After this general committee makes a careful study of the problem, it should report its findings with recommendations to the original group, who, in turn, should report back to their various groups, each reporting suggestions or recommendations as to what can be done by his organization to help further the general plan. Part of the program should be to develop a “sales talk” setting forth the advantages which would accrue to the nonwhites by having their own neighborhoods apart from the all-white sections.

In cities where certain races predominate in some neighborhoods, especially when it appears that the residents are more contented among people of their own race, the program should cover that situation as well as the general segregation of whites and nonwhites.

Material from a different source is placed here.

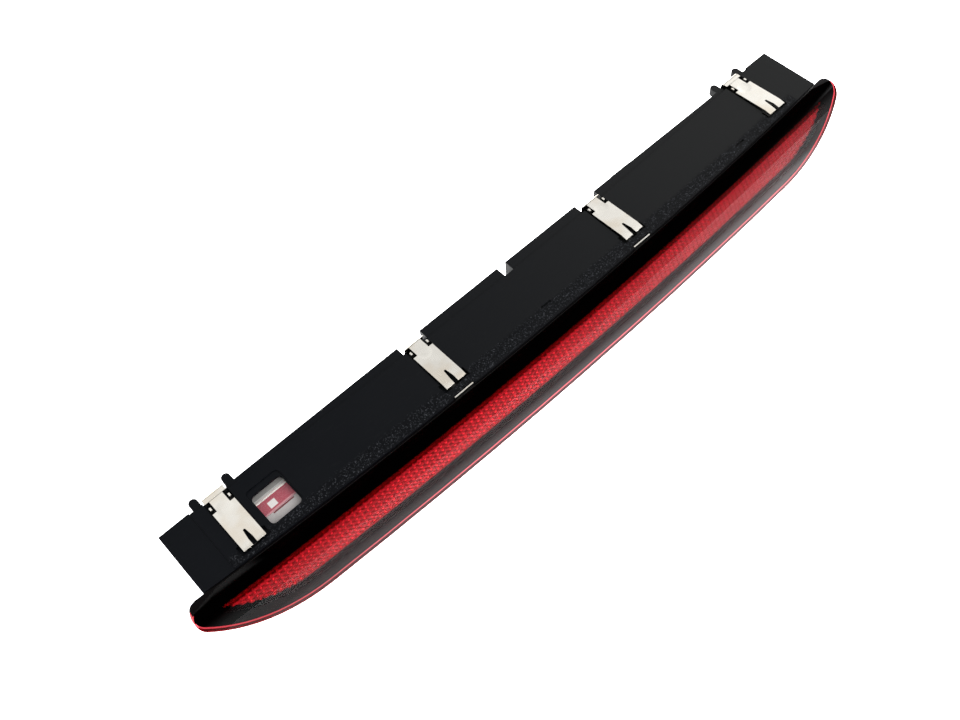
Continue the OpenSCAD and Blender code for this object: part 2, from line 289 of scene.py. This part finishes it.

The value of real estate depends upon its salability, or marketability. Marketability depends largely upon desirability. Maximum desirability of residential property depends importantly upon the neighbors being harmonious. For this reason, racial segregations are often advisable because persons of the same race have a tendency to possess similar tastes, traits and tendencies which encourage the harmonious relationships so important in making a neighborhood a desirable place in which to live.

there are some humerous moments of course, when you suddenly realise that hot-dog stands could cause ruin to residential property values, but really this is just a long explanation of so much of what is wrong with America, complete with sample residential restrictions and articles of incorporation for Homeowner Associations, their best bets for keeping undesirables out.

[McMichael, Stanley L. 1949. Real Estate Subdivisions. Prentice-Hall.]